Language is more than just a tool; it is a way in which man resembles God and participates in truth and reality.
The modern state, much like Tolkien’s view of the modern study of language, is utilitarian, with a view of the government and the people in terms of their most basic utility. The government is not tasked with promoting the common good, but just with solving problems, and the list of problems that it is expected to solve grows exponentially. These problems need a growing list of expert bureaucrats, who remain faceless and nameless, their sole purpose being the increase of efficiency. So too utilitarian language; why should we moderns care about what language might mean for art, for a people, and for God? It is a tool, used by faceless and nameless speakers to convey ideas that ultimately mean nothing.
Such is the “rot and stink … left by liberalism devoid of religion,” returning us to Tolkien’s critiques of socialist legislation, irreverence in the Catholic Church, and overuse of the word “fascist.” Why are all leftists anti-philology? Because philology, properly understood, conserves a tradition-minded view of language. If one believes that language is the means by which a people is constituted, the way an artistic tradition is handed down from one’s ancestors, and a sign of man’s relation to God, then language cannot be the blunt object that Tolkien’s prototypical leftist supposes it to be.
Above All Shadows
Amid these grave issues stemming from an incorrect view of language, Tolkien still presents some hope in Letter 194a. He reassures his son that “you never quite know what is going on even under the head of an apparent orc on a motor bike.” He refers to a letter from a factory worker, a symbol of the utilitarian world that Tolkien so deplored. To his surprise, this man thanked him for writing The Lord of the Rings, noting that “it was the ‘elvish’ parts that most interested him.”

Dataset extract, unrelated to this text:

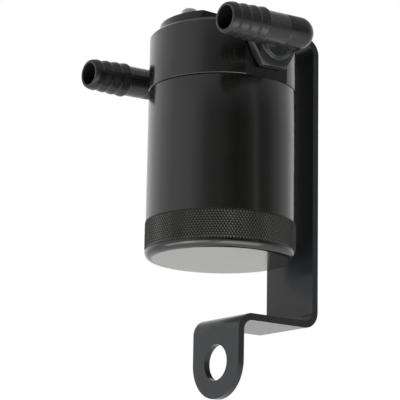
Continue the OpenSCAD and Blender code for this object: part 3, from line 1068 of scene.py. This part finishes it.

Even in our Theyocratic age, there are some who yet long for the poetic. How can such a longing be promoted? If I may be permitted to so step beyond my bounds and attempt to speak for what Tolkien’s advice might be, I believe his recommendation would be this: teach, read, and write poetry, for that is the first step toward viewing language as not merely a tool for communication, but a science, an art, a heritage, and a way in which man resembles God.